In 2006 Craig received a lump sum from a union contract violation settlement and paid cash for a new Dodge Sprinter. That was the finger on the button. Inspired by memories of his father’s sailboat, Craig took a human engineering approach to designing his escape vehicle, likening the design to the vessel that had carried his family of six on multi week seafaring trips during his childhood. “To date I haven’t cleaned a bathroom or mowed a yard,” he mentioned as he showed me his eclectic collection of skulls and talismans that adorn the dashboard. Somewhere amidst sharing travel stories he told me that his adventure wasn’t as ballsy as living on a bike, but it’s comfortable. It works for him. The van has allowed him to camp in fantastic places, such as the Daisy BB gun factory in Bentonville, AR, a front-row spot in the shadow of Mt. Hood, a clearing in the forest where he once awakened to the sound of propane jets inflating hot air balloons, and the woods near Downieville where a bobcat pounced on his roof.

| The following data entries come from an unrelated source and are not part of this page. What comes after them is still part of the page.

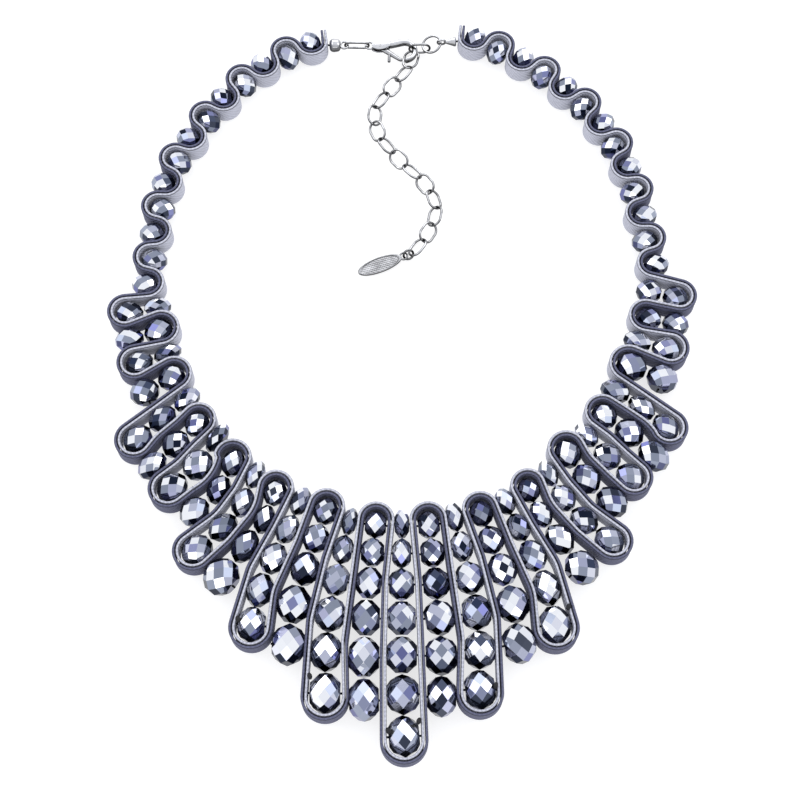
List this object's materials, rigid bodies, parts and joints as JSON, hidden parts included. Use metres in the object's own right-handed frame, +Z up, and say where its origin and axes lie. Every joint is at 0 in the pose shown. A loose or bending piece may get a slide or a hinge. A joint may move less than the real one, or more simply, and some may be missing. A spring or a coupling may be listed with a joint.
{
  "type": "bib necklace",
  "caption": "Bib necklace with a two-tone braid folded round columns of faceted metallic beads, a beaded neck, a lobster clasp and an extender chain.",
  "frame": {"origin": "middle of the footprint, on the surface that the necklace lies on", "axes": "+Z up from the surface it lies on, +Y from the bib's lowest point towards the clasp, +X to the right as seen from above with the clasp at the top"},
  "size_m": [0.1576, 0.2086, 0.0102],
  "materials": {
    "crystal": "faceted glass with a mirror-bright grey metallic coating",
    "pale_braid": "close-woven pale lilac-grey braid, matt",
    "dark_braid": "close-woven dark slate braid, matt",
    "silver": "polished silver-tone plating"
  },
  "bodies": {
    "necklace": {"braid_light": "pale_braid", "braid_dark": "dark_braid", "neck_beads_left": "crystal", "bead_column_01": "crystal", "bead_column_02": "crystal", "bead_column_03": "crystal", "bead_column_04": "crystal", "bead_column_05": "crystal", "bead_column_06": "crystal", "bead_column_07": "crystal", "bead_column_08": "crystal", "bead_column_09": "crystal", "bead_column_10": "crystal", "bead_column_11": "crystal", "bead_column_12": "crystal", "bead_column_13": "crystal", "bead_column_14": "crystal", "bead_column_15": "crystal", "bead_column_16": "crystal", "bead_column_17": "crystal", "bead_column_18": "crystal", "bead_column_19": "crystal", "bead_column_20": "crystal", "bead_column_21": "crystal", "bead_column_22": "crystal", "bead_column_23": "crystal", "bead_column_24": "crystal", "bead_column_25": "crystal", "bead_column_26": "crystal", "bead_column_27": "crystal", "bead_column_28": "crystal", "bead_column_29": "crystal", "neck_beads_right": "crystal", "crimp_left": "silver", "crimp_right": "silver", "clasp_link": "silver", "clasp_body": "silver", "extender_ring": "silver", "extender_chain": "silver", "tag_ring": "silver", "tag": "silver"},
    "clasp_lever": {"clasp_lever": "silver"}
  },
  "joints": [
    {"name": "clasp_lever_hinge", "type": "hinge", "parent": "necklace", "child": "clasp_lever", "pos_m": [-0.00642, 0.09879, 0.0031], "axis": [0, 0, 1], "range_deg": [0, 18], "stiffness_Nm_per_rad": 0.01, "springref_deg": -11.46}
  ]
}
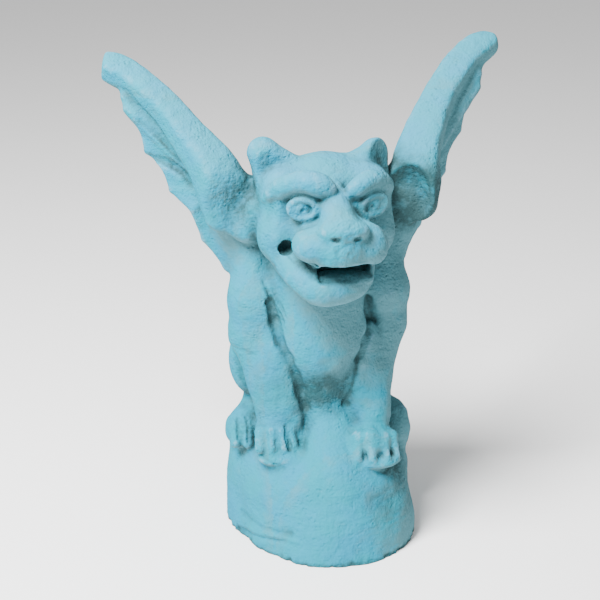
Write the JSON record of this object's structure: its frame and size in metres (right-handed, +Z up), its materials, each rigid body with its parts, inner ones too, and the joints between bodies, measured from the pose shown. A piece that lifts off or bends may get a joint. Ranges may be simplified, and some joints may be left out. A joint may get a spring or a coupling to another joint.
{
  "type": "gargoyle statue",
  "caption": "Winged, dog-faced garden gargoyle crouching on a low round plinth, cast in one piece, with raised bat wings, a wide grin and pointed ears.",
  "frame": {"origin": "middle of the plinth's flat underside", "axes": "+Z up, the beast looks along -Y, and its left side is +X"},
  "size_m": [0.3639, 0.213, 0.4363],
  "materials": {
    "painted_casting": "matte pale turquoise masonry paint over pitted cast concrete, with rubbed pinkish-white spots and a grey-green shade in the hollows"
  },
  "bodies": {
    "root": {"gargoyle_statue": "painted_casting"}
  },
  "joints": []
}
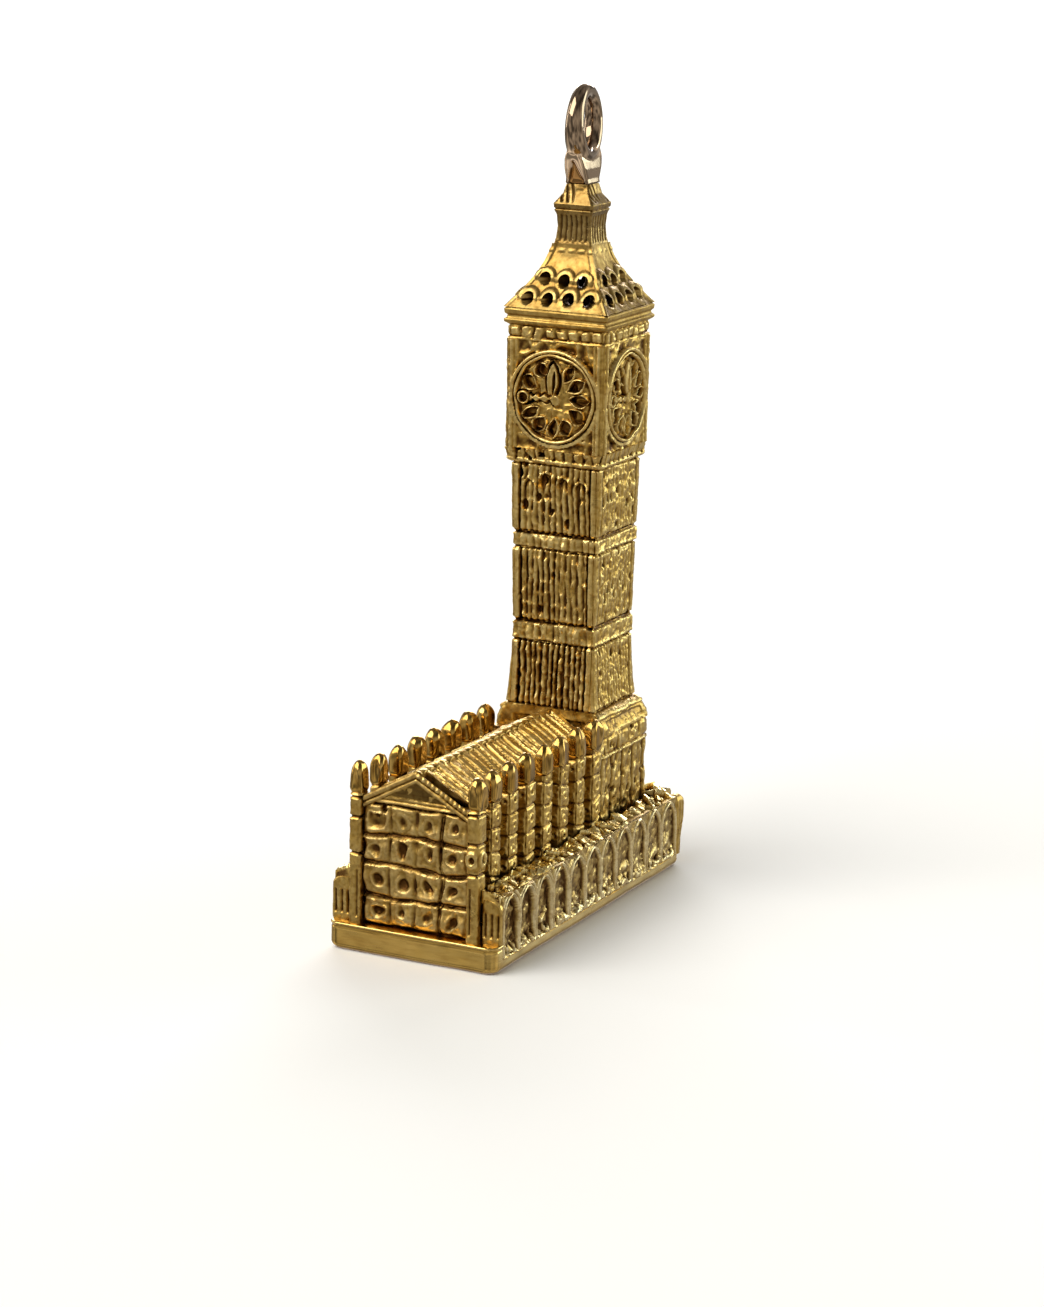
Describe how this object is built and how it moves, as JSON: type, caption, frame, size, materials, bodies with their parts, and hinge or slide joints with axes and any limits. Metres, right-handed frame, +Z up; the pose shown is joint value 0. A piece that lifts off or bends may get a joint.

Sedona is somewhat of a home base to Craig. On the wall next to a ratty couch in the Bike ’n Bean there’s a map with pins identifying all the places where Craig has ridden. Craig is 65 years old now, and he’s had several shoulder surgeries and a knee nip. When asked how long he’ll keep going, he answered:
“As long as my body lets me. At that point, I will have beaten it beyond repair, then I’ll find a piece of land, perhaps on the dry side of the Oregon Cascades, and design and build a small house… get a dog and a cat and grow a square foot garden. That’s my dream.”
My bet is that wherever he ends up, it will be in the right place at the right time.
P.S. Thanks go out to Virginia, Craig Beirly, Alan Watts, Alastair Humphries, Cass Gilbert, Joe Cruz, Nicholas and Lael, The Pikes, The Dirtbag Diaries, Chris McCandless, Isaac Brock, Merriwether Lewis, Willie Weir, Ryszard Kapuslcinlki, Aldo Landwehr, Jim Toab, Chris Watts ………… etc, etc, etc.